Advances in the VLSI industry and design methodology have allowed the complexity of a single chip to contain more than millions of transistors. This increasing complexity of VLSI design and time to market pressures on the complex system-on-chip(SOC) have forced designers to consider reuse of Intellectual Property(IP) blocks [Mis01]. Since most IPs are proivided by different vendors, and they have different interface schemes, and different data rates, the combining these components is an error-prone task and the most important part of system integration.

The basic goal of an interface synthesis is to generate interfaces between incompatible components. Data could be transferred at different bit width, operating frequency, data rates. In this report, we propose novel queue-based interface scheme, which is general enough to accomodate any component protocols.

In order to implement queue-based interface architecture, the **canonical model** of a queue must be defined. It will reduce the design space of implementing various queues and interfaces. To define the canonical queue model which can contain various memories, we take a look at at timing constraints of various memory organization. Also, we introduce an algorithm which generates synthesizable RTL description from the protocol specification using the canonical queue model.

The rest of this report is organized as follows: section 2 describes our interface architecture and canonical model of queue. Section 3 takes a closer look at the queue architecture for different types of memories and queue generation algorithm. Section 4 shows the generated SpecC codes by queue generation tool. Section 5 concludes this report with a brief summary and future work.

# 2. The Interface Architecture

Our interface architecture is basically composed of synchronous system interfaces as shown in Figure 1. The system components(PE1 and PE2) may operate at different frequencies and at different data rates. Our interface architecture includes a buffer(FIFO queue) to smoothen the burst data transfer requests and two FSMDs(Finite State Machine with Data) to queue and unqueue data.

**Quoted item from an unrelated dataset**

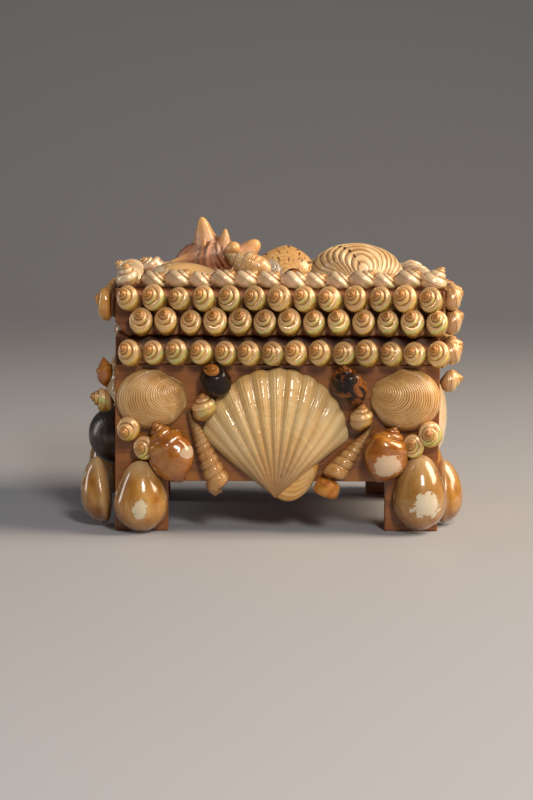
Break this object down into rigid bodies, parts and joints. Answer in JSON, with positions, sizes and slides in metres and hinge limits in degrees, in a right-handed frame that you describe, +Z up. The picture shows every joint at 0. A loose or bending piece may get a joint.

In our interface architecture, system components(PE1 and PE2) in Figure 1 are directly connected to its corresponding state machines and will transfer data to other component through the state machines. The state machines are responsible for receiving(sending) data from(to) the corresponding system components and writing(reading) the data to(from) the queues. The operating frequency of the state machine will be the same as the corresponding system component so as to reduce synchronization overhead of protocols which are operating at different frequencies.

### 2.1. Communication Scheme

Since all transactions between system components are performed through queues which is controlled by state machines, we have to consider two inteface protocols, the protocol between state machines and queues and the protocol between system components and state machines. In other words, state machines should handle two interface protocols: one for system components and the other for queues. The state machines will write data to queue to which the producer(system component which sends data) sends data



Figure 1. The interface architecture of two imcompatible components

which the consumer(system component which receives the data which the producer sends) needs.

The bit width and depth of the queue should be determined for lossless data transfer. In order to reduce the number of transfers between state machines and the queue, the bit width of the queue is determined as follows:

$$bw_O = \max[bw_s, bw_r]$$

where  $bw_s$  is bit width of the producer and  $bw_r$  is bit width of the consumer.

The depth of queue will be determined to minimize the size of queue by following formula:

$$Q_n = \max(0, Q_{n-1} + (P_n - C_n))$$

where  $Q_n$  is the depth of queue in time *n*.  $P_n$  represents the amount of produced data in time *n* and  $C_n$  represents the amount of consumed data in time *n*. The depth of queue will be the maximum of  $Q_n$ .

The state machines will be responsible for merging and slicing the data to make suitable for the queue. During the transfer, part of data will be temporarily stored in the state machines, which means the state machines should contain the internal register. The bit width of internal register will be maximum bit width of two communication parties(same as bit width of the queue,  $bw_Q$ ), which reduces the number of data transfers between state machines and queue.

The interface protocol between state machines and queues will be fixed because the queue interface is predefined. But the interface protocol between system components and state machines will be varied depending on the protocol of system components.

Figure 2 shows interface communication scheme between the state machines and a queue with a single I/O port. When two state machines share the same queue and data can be transfered bi-directionally, the handshaking between them is essential, because they share the same queue and must have a way to resolve any contention. So, the producer must generate a signal to let the consumer read the data in the queue. Also, consumer must send signal to let the producer know that it has read data. If two queues are used for storing data, or data transfers occur in one direction, the hand-shaking protocol is no longer needed which is shown in Figure 3. In addition, if queue with separate I/O ports is selected for storing data, the handshaking between FSMDs is not needed.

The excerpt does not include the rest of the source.